If, therefore, any question can be regarded as settled by a long line of cases, this is one. While there should be no slavish adherence to the doctrine of stare decisis when *Page 356 the reason for the stated rule has ceased, or the rule is clearly contrary to reason and justice, yet the rule of staredecisis is highly salutary in producing certainty as to the law; whereas, vacillation destroys respect for the Court. The rule so long established is well founded in reason. Jurisdiction which depends upon the place where the cause of action arose can not be a mere matter of procedure to be corrected upon timely application, nor is it a mere personal privilege of a party to be waived. It affects the power of the Court to hear and determine the matter, after it has acquired jurisdiction of a person by service of summons or by appearance. The question is not whether a magistrate in Sumter county has jurisdiction to try an action for a penalty, but whether he has jurisdiction to try such an action, when the cause in whole or in part did not arise within his district or county. The statute which commands that a particular action must be tried in a designated county is a territorial limitation of the Court's jurisdiction and power, which cannot be controlled by consent of parties. The object of the action is not to recover a penalty without regard to where the cause of action arose, but for a penalty as to which the cause arose in whole or in part in the county of the suit. "Cause of action" means all the facts necessary to establish plaintiff's right to relief. These are, in brief, the delivery of the goods to defendant as a carrier, the contract of transportation and delivery, its breach, and damages sustained; and as to the penalty, these additional facts: the filing of a claim for loss or damage, non-adjustment of the claim within the statutory period, and establishing of right to recover the amount of claim as filed. Some of these facts may have arisen in one county, and some in another, in which event the cause may be said to have arisen, in part in either county, as in the case of Jenkins v. Ry., supra.
Section 145, of the Code of Civil Procedure, is imperative in requiring an action for a penalty imposed by statute *Page 357 to be tried in the county wherein the cause or some part thereof arose, and there is no doubt that the cause of action in this case arose in Lee county.

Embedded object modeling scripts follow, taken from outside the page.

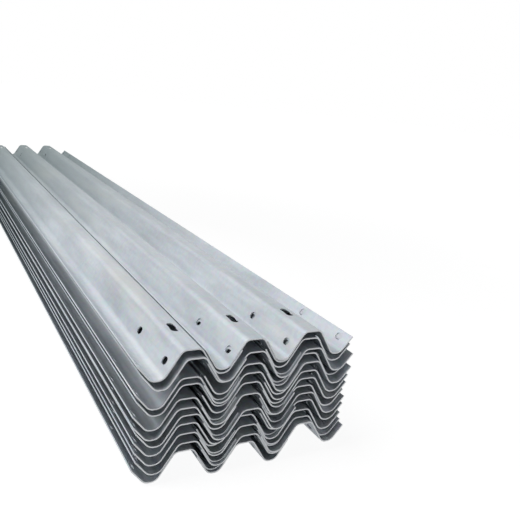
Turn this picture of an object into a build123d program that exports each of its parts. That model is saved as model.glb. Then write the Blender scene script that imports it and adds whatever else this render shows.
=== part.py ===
from build123d import *
from math import cos, radians, sin, tan
import os

os.makedirs("parts", exist_ok=True)

# A loose stack of two-wave highway guardrail rails. Each rail is a rolled steel sheet, laid with
# its face down, so that its two crowns point at the floor and the trough between them points up.
# The rails lie in three columns, one wave apart, and each column's flanges lap over the next.
# X runs across the rails, Y along them and Z up. The origin is on the floor, under the stack's
# middle. All sizes are in millimetres, angles in degrees.

# The rail's section
rail_length = 4320.0
rail_width = 312.0
rail_depth = 86.0
wave_pitch = 194.0
sheet = 4.0
slope_angle = 57.5
crown_width = 32.0
crown_bend_inside = 26.0
trough_bend_inside = 20.0

# The rails inside the stack show at their ends only, and each of their bends is drawn in flats
bend_flat_count = 3

# Slots for the bolts of a splice: four rows of two at each end
splice_slot_length = 29.0
splice_slot_width = 23.0
splice_row_from_crown = 37.0
splice_end_margin = 50.0
splice_spacing = 220.0

# Slots for the bolt of a post: one at each end, on the trough
post_slot_length = 64.0
post_slot_width = 20.0

# Which halves of each column's highest rail lie open, left (-1) or right (1), and show slots
open_halves = {"left": [-1], "middle": [-1], "right": [-1, 1]}
columns = list(open_halves)

# How the rails were laid, from the floor up: the column, and how far the rail lies to the right
# of that column's line. A rail that lies askew of the one below rides up on its slopes.
laid_rails = [
    ("middle", 0), ("left", 0), ("middle", 8), ("left", 8), ("right", 8), ("right", 3),
    ("middle", 3), ("left", 3), ("right", -6), ("middle", -6), ("left", -2), ("right", 3),
    ("middle", 4), ("left", 4), ("right", 8), ("left", -8), ("right", -6), ("middle", -6),
    ("left", -6), ("right", 1), ("middle", -2), ("right", 2), ("left", 4), ("middle", -2),
    ("left", -2), ("right", 2), ("middle", -2), ("right", -2), ("right", 6), ("middle", 6),
    ("left", 6), ("right", -4), ("left", -4), ("middle", -2), ("right", -2),
]

# How far each rail's end stands out, in turn, from the floor up
end_stagger = [0, 7, -5, 3, -9, 5, 1, 3, -1, 11, -3, 4, -11]

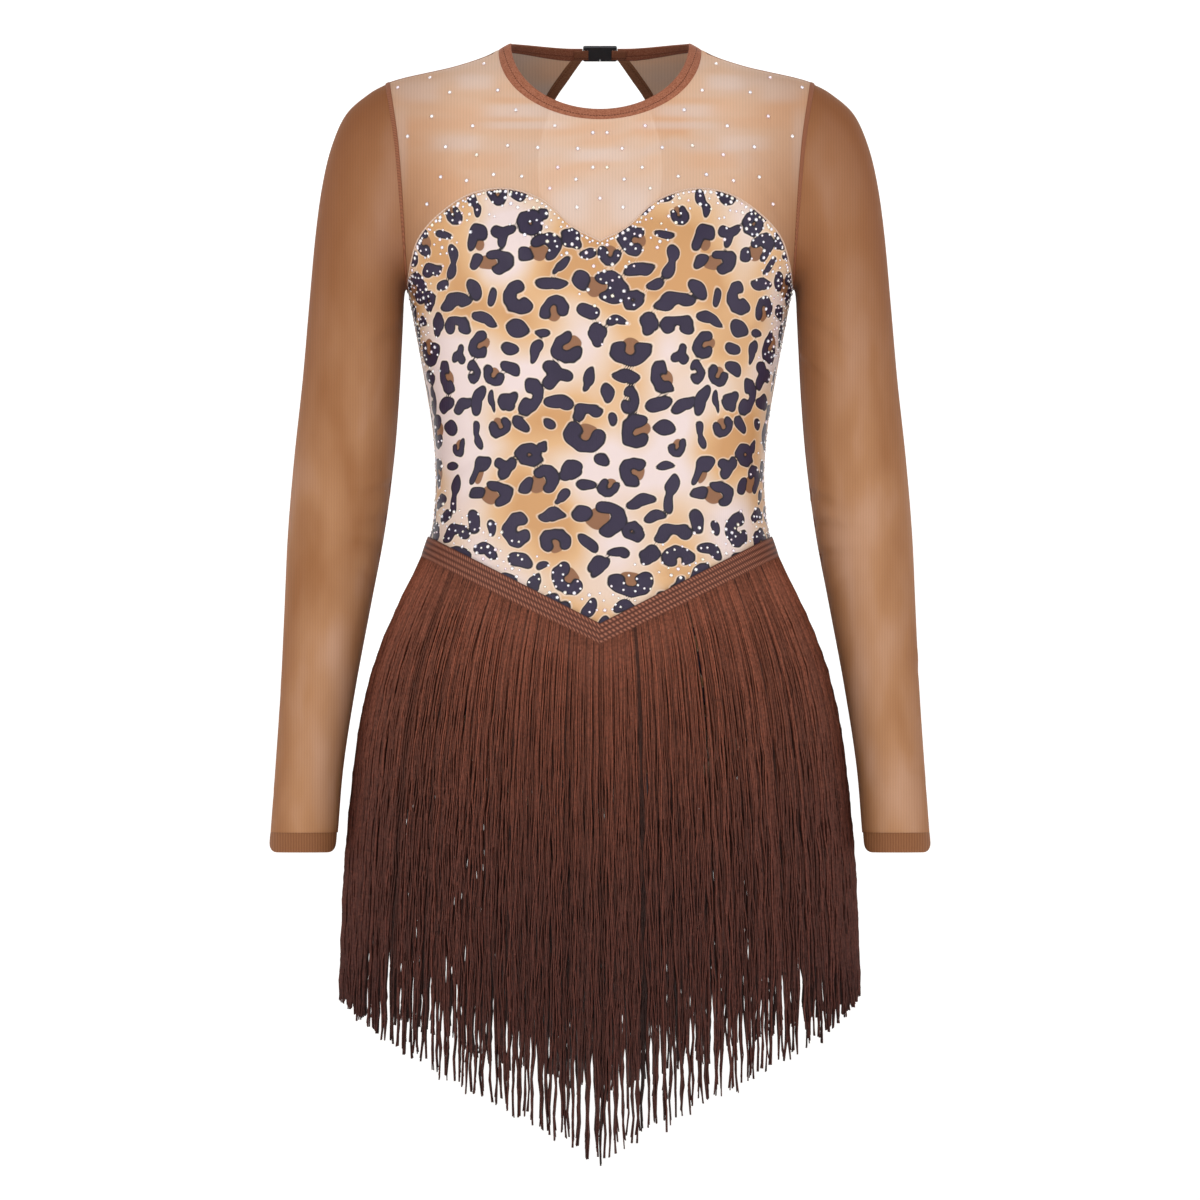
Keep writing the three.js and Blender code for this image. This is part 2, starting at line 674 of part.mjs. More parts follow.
// One half of the clasp: a rounded plate with the slot that the tape end passes through.
function claspHalf(mirror) {
  const { half, height, thick, corner } = CLASP;
  const slot = CLASP_SLOT;
  const [x0, x1, y0, y1] = [SEAM_GAP / 2, half, -height / 2, height / 2];
  const outline = new THREE.Shape();
  outline.moveTo(x0, y0);
  outline.lineTo(x1 - corner, y0);
  outline.quadraticCurveTo(x1, y0, x1, y0 + corner);
  outline.lineTo(x1, y1 - corner);
  outline.quadraticCurveTo(x1, y1, x1 - corner, y1);
  outline.lineTo(x0, y1);
  outline.closePath();
  const hole = new THREE.Path();
  hole.moveTo(slot.x, -slot.tall / 2);
  hole.lineTo(slot.x, slot.tall / 2);
  hole.lineTo(slot.x + slot.wide, slot.tall / 2);
  hole.lineTo(slot.x + slot.wide, -slot.tall / 2);
  hole.closePath();
  outline.holes.push(hole);
  const made = new THREE.ExtrudeGeometry(outline, { depth: thick, bevelEnabled: false, curveSegments: 4 });
  made.translate(0, 0, -thick / 2);
  if (mirror < 0) made.rotateY(Math.PI);
  return made;
}

const FABRICS = {
  leopard: { color: 0xe2b98c, roughness: 0.5 },
  sheer: { color: 0xb98660, roughness: 0.8 },
  binding: { color: 0x9a5f47, roughness: 0.75 },
  fringe: { color: 0x5b2f24, roughness: 0.6 },
  plastic: { color: 0x17171b, roughness: 0.4 },
};

const bodysuit = new THREE.Group();

function add(name, geometry, fabric) {
  const material = new THREE.MeshStandardMaterial({ ...FABRICS[fabric], metalness: 0 });
  const mesh = new THREE.Mesh(geometry, material);
  mesh.name = name;
  bodysuit.add(mesh);
  return mesh;
}

add("front_bodice", bodice(FRONT), "leopard");
add("back_bodice", bodice(BACK), "leopard");
add("front_yoke", frontYoke(), "sheer");
add("back_yoke", backYoke(), "sheer");
add("neck_binding", neckBinding(), "binding");
add("keyhole_binding", keyholeBinding(), "binding");
for (const [suffix, mirror] of [
  ["left", 1],
  ["right", -1],
]) {
  add(`sleeve_${suffix}`, sleeve(mirror), "sheer");
  add(`cuff_${suffix}`, cuff(mirror), "sheer");
  const half = add(`clasp_${suffix}`, claspHalf(mirror), "plastic");
  const { point, normal } = skin(0, CLASP.z, BACK);
  half.position.copy(point);
  half.rotation.x = Math.PI / 2 + Math.asin(normal.z);
}
add("fringe_front", fringe(FRONT), "fringe");
add("fringe_back", fringe(BACK), "fringe");

export default bodysuit;
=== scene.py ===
# The looks of a sheer-sleeved leopard stage bodysuit with crystals and a long fringe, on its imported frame.
import math
from collections import namedtuple

import bmesh
import bpy
import numpy as np
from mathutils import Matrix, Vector


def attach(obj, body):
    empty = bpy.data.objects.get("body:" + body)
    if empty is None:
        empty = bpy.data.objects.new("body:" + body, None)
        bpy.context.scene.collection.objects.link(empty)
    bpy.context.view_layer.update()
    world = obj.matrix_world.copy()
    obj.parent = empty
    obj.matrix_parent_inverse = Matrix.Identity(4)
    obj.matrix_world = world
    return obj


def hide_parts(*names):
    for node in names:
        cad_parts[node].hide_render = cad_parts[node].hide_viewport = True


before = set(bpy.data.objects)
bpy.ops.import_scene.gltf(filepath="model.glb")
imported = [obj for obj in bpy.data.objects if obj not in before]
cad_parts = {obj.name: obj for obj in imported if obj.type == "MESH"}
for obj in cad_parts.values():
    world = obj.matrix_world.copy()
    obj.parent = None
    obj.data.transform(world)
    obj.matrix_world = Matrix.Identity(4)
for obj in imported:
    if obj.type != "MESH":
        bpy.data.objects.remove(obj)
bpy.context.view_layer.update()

# Tables and sizes are in millimetres, as a pattern cutter's are. Each mesh is turned to metres as it is made.
MM = 0.001
FRONT = -1
BACK = 1

# Cloth thicknesses and the gap left at every seam.
SATIN_THICK = 0.8
HEM_THICK = 2.0
SEAM_GAP = 0.3

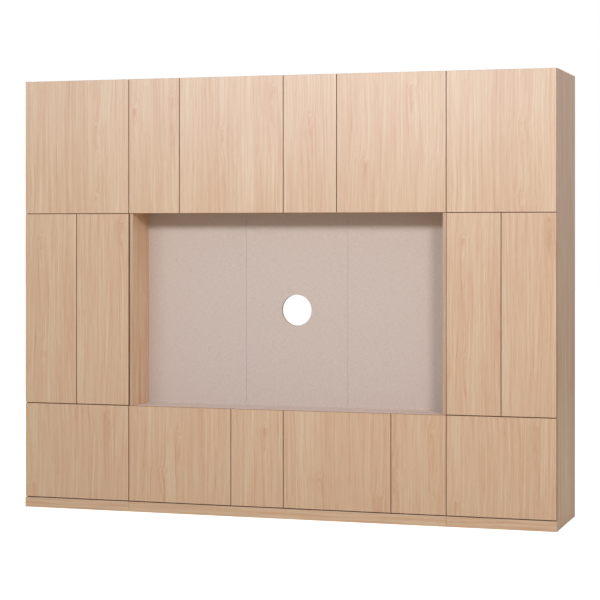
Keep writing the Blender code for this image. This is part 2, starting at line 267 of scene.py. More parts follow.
def noise(tree, place, frequency, detail=2.0, roughness=0.5):
    """Noise with its own frequency along each axis, in cycles a metre."""
    stretched = worked_vector(tree, "MULTIPLY", place, frequency)
    made = add_node(
        tree, "TexNoise", Vector=stretched, Scale=1.0, Detail=detail, Roughness=roughness
    )
    return made.outputs["Fac"]


def ranged(tree, value, low, high, first, last):
    """A value taken from the range low to high into the range first to last."""
    made = add_node(
        tree, "MapRange", Value=value, From_Min=low, From_Max=high, To_Min=first, To_Max=last
    )
    return made.outputs[0]


def graded(tree, factor, *stops):
    """The colour of a ramp, each stop being a position and a colour."""
    made = add_node(tree, "ValToRGB", Fac=factor)
    elements = made.color_ramp.elements
    for element, (position, colour) in zip(elements[:], (stops[0], stops[-1])):
        element.position = position
        element.color = colour
    for position, colour in stops[1:-1]:
        elements.new(position).color = colour
    return made.outputs[0]


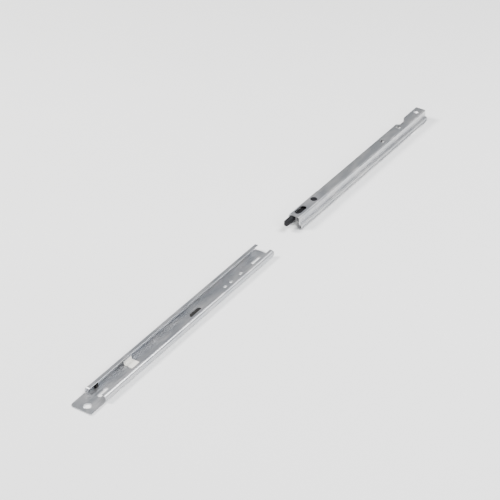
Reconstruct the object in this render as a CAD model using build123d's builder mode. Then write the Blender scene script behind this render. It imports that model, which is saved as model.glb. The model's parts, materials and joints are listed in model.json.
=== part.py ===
"""Side-mounted ball-bearing drawer slide, shown with the drawer rail drawn out of the cabinet rail.

+X runs from the rear fixing tab to the front of the cabinet, +Z points out of the rail's web,
and z = 0 is the face that lies against the cabinet side. Pieces are drawn about the rails' middle
line; save() moves them so that the origin is the rear tab's screw hole.
"""
from build123d import *
import os

os.makedirs("parts", exist_ok=True)

# cabinet rail, a C-channel with inward lips (mm)
RAIL_W = 45.0
RAIL_H = 12.7
RAIL_T = 1.5
RAIL_BEND = 5.0
LIP_W = 9.3
RAIL_REAR = -15.0
RAIL_FRONT = 535.0
TAB_HOLE_R = 6.5
TAB_CORNER_R = 8.0
FLANGE_START = 25.0
UPTURN_H = 2.6
FLANGE_R = 4.0

# drawer rail, a hat section that runs inside the channel (mm)
HAT_REAR = 640.0
HAT_FRONT = 1140.0
HAT_T = 1.2
HAT_WEB_HALF = 12.1
HAT_TOP = 25.0
SHOULDER_Z = 10.3
RACE_HALF = 16.9
FOOT_HALF = 18.2
FOOT_TOP = 3.6
HAT_BEND = 3.2
SHOULDER_BEND = 1.0

# ball races (mm)
BALL_R = 2.0
BALL_Y = 18.95
BALL_Z = RAIL_H / 2
BALL_COUNT = 12
BALL_PITCH = 14.8
CAGE_LENGTH = 178.0
CAGE_FRONT = 528.0
CAGE_T = 0.7
CAGE_BOTTOM = 2.8
CAGE_TOP = 9.9
BALL_POCKET_R = 2.1

# fixings in the webs (mm)
FIXING_Y = -3.0
KEY_SLOT_X = (33.0, 51.0)
KEY_SLOT_W = 8.0
KEY_ROUND_R = 5.5
FRONT_SLOT_X = 504.0
FRONT_SLOT_SIZE = (27.0, 8.0)
SCREW_HOLE_X = (404.0, 422.0, 454.0)
SCREW_HOLE_R = 3.75
HAT_HOLE_X = (976.0, 1045.0, 1121.0)
HAT_HOLE_R = 5.0

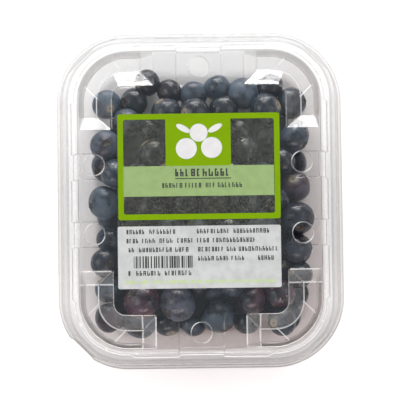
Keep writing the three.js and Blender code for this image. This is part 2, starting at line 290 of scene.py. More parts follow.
# One berry of radius 1: polar angles of its rings from the crown down, closer together round the crown
# and the stem's scar
CROWN_RINGS = (0, 5, 9, 12, 14.5, 17, 20, 24, 31)
ROUND_RINGS = (41, 53, 65, 77, 89, 101, 113, 125, 137, 149)
SCAR_RINGS = (160, 168, 174, 180)
BERRY_SIDES = 30
CROWN_LOBES = 5
CROWN_REGION = 0.62
CROWN_HOLLOW = 0.085
CROWN_RISE = 0.055
SCAR_REACH = 0.36
SCAR_DEPTH = 0.090

# The shapes that the berries take in turn: name, spread of the crown, how lumpy, and where the lumps fall
BERRY_SHAPES = (
    ("berry_open", 0.30, 0.05, 3.1),
    ("berry_star", 0.36, 0.07, 8.7),
    ("berry_shut", 0.22, 0.06, 14.2),
    ("berry_wide", 0.33, 0.09, 21.9),
)
TURN_BETWEEN_BERRIES = 2.4

# How red the other berries are, and how much bloom they have, by numbers between 0 and 1
REDDER_ABOVE = 0.5
REDNESS = 0.35
LEAST_BLOOM = 0.12
BLOOM_SPAN = 0.95
BLOOM_POWER = 1.6

# A berry's skin: how its rubbed patches, dust and blush lie and how strong they are, its grain and shine
RUBBED_PER_METRE = 190.0
RUBBED_SPAN = (0.30, 1.0)
DUST_PER_METRE = 900.0
DUST_SPAN = (0.88, 1.06)
BLUSH_PER_METRE = 120.0
BERRY_NOISE_ROUGHNESS = 0.6
REDDISH_BLOOM_SHARE = 0.6
GRAIN_PER_METRE = 500.0
GRAIN_HEIGHT = 0.0003
BARE_ROUGHNESS = 0.24
BLOOM_ROUGHNESS = 0.45
BERRY_SHINE = 0.42

# Colours of a berry that the user doesn't set
CROWN_BROWN = (0.030, 0.022, 0.018)
SCAR_BEIGE = (0.27, 0.23, 0.17)
REDDISH_BLOOM = (0.11, 0.07, 0.10)
# Painted shade on the heap core, standing for the berries deeper in the heap
HEAP_SHADE = (0.012, 0.014, 0.022)

# The heap deeper down, under the berries that show; its dark colour is painted shade
HEAP_CORE_HALF_WIDTH = 37.0
HEAP_CORE_FRONT = -47.0
HEAP_CORE_BACK = 35.0
HEAP_CORE_BOTTOM = 4.5
HEAP_CORE_TOP = 12.5
HEAP_TOP_LUMP = 1.6
HEAP_TOP_LUMPS_PER_METRE = 150
HEAP_FOOT_LUMP = 1.2
HEAP_FOOT_LUMPS_PER_METRE = 170

# The lines of text: where each word starts and ends, the line's middle, the height of its letters, a seed
TITLE_LINE = ([(-9.8, 12.5)], 10.7, 3.0, 91)
SECOND_LINE = ([(-15.0, -6.9), (-5.9, 1.4), (2.4, 6.2), (7.2, 18.1)], 5.6, 1.9, 57)
PANEL_LINES = [
    ([(-29.5, -21.7), (-20.4, -9.6), (-1.4, 12.2), (13.2, 28.0)], -12.8, 1.8, 11),
    (
        [(-29.5, -24.3), (-23.3, -17.2), (-16.4, -10.2), (-9.3, -2.2), (-1.4, 3.8), (4.9, 22.9)],
        -16.4,
        1.8,
        12,
    ),
    (
        [(-28.7, -25.6), (-24.6, -11.2), (-10.2, -3.6), (-1.0, 9.4), (10.4, 14.2), (15.2, 31.6)],
        -20.0,
        1.8,
        13,
    ),
    ([(-1.0, 5.2), (6.2, 11.2), (12.2, 18.5), (22.9, 30.0)], -23.65, 1.8, 14),
]
UNDER_BAR_LINE = ([(-28.9, -27.5), (-25.8, -15.8), (-14.4, -3.4)], -29.3, 1.9, 73)
FOOT_LINE = ([(-30.5, -16.0), (-15.4, -2.0), (-1.4, 14.2), (14.8, 30.4)], -32.8, 1.3, 83)
TITLE_UNDERLINE = (-9.8, 12.5, 8.15, 8.5)

# A letter's strokes, as shares of its height, and how often a stroke is left out
STROKE_SHARE = 0.20
LETTER_WIDTH = 0.42
LETTER_WIDTH_SPAN = 0.16
LETTER_GAP = 0.24
SHORT_STROKE = 0.6
NO_SECOND_UPRIGHT = 0.3
NO_CROSS_STROKE = 0.4

# The run of bars
BAR_SEED = 4049
BAR_FIELD = (-26.7, -3.2, -27.3, -22.5)
BAR_MODULE = 0.25

# The label's sheet and its printed fields, as (left, right, bottom, top) from the middle of the pack
LABEL_FIELD = (-33.0, 32.1, -35.5, 34.4)
LABEL_CORNER = 1.0
WINDOW_FIELD = (-30.4, 29.9, -5.8, 32.1)
FRAME_BORDER = 2.25
FRAME_CORNER = 0.9
BLOCK_FIELD = (-13.5, 12.6, 13.4, 32.2)
BAND_FIELD = (-30.6, 29.7, 1.3, 13.4)
PANEL_FIELD = (-33.0, 32.1, -35.5, -10.6)
PANEL_CORNER = 0.8
PLATE_CORNER_STEPS = 6
LABEL_BOTTOM = 39.7
FILM_THICKNESS = 0.16
PRINT_THICKNESS = 0.03
PRINT_GRAIN_PER_METRE = 2500.0
PRINT_GRAIN_HEIGHT = 0.0002
MARK_WHITE = (0.56, 0.56, 0.56)
FAINT_GREEN = (0.42, 0.55, 0.22)

# The sign on the green block: berries as (x, y, radius), and the size, place and turn of its two leaves
SIGN_BERRIES = ((-5.2, 20.3, 4.2), (4.9, 20.6, 4.2), (-0.2, 26.6, 3.6))
LEAF_HALF_SIZE = (3.1, 1.2)
LEAF_PLACE = (6.4, 28.4)
LEAF_TURN = 0.5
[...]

In so far as act approved February 26, 1909, affects sec. 145, it has no application in this case, as the action was commenced before the adoption of the statute. It is contended, however, that the penalty act of 1903, which allows causes of action for recovery of the possession of the property shipped, for loss or damage thereto, and for the penalties therein provided for, may be united in the same complaint, and repeals inconsistent acts, amends section 145, above, so as to carry the right to join an action for penalty in any county wherein an action for damages, etc., may be brought.
Section 4 of the act of 1903 may be construed as amending the provisions of the Code providing for joinder of causes of action, but it will be seen, by reference to section 188 of the Code of Civil Procedure on that subject, that actions which require different places of trial are not to be joined, and the act of 1903 nowhere, expressly or by necessary implication, shows an intention to change the place of trial of actions for penalties. Hence, construing the act of 1903, with reference to sections 145-188 of the Code of Civil Procedure, the purpose was not to alter the law as to the place of trial of actions for penalties, but to permit a joinder in any court having jurisdiction of the causes sought to be joined. Accordingly in Riley v. Southern Ry., supra, the latest case on that subject, a majority of the Court, as already stated, held that the question related to jurisdiction of the subject matter, and that a magistrate in Saluda county having jurisdiction of an action for damages, nevertheless had no jurisdiction of the action for the penalty arising in Newberry county. The conclusion, therefore should be that the magistrate of Sumter county had no jurisdiction of the action for penalty which arose in Lee county. Considered merely with respect to common carriers of freight, the question *Page 358 may not be regarded as very important, since the act of February 26, 1909, has altered the rule as to actions for certain penalties against them, but the case as a precedent will affect all actions for penalties imposed by statute, and in that view is important. But what to me seems very important is that if the magistrate had no jurisdiction of the subject matter, the judgment rendered for the penalty is void, and ought not to be affirmed, especially when the action of the Court may be regarded as overruling numerous decisions of the Court and departing from the long-established law, without any good reason.
MR. JUSTICE WOODS and CIRCUIT JUDGES DANTZLER, PRINCE, MEMMINGER and ALDRICH concur in this opinion.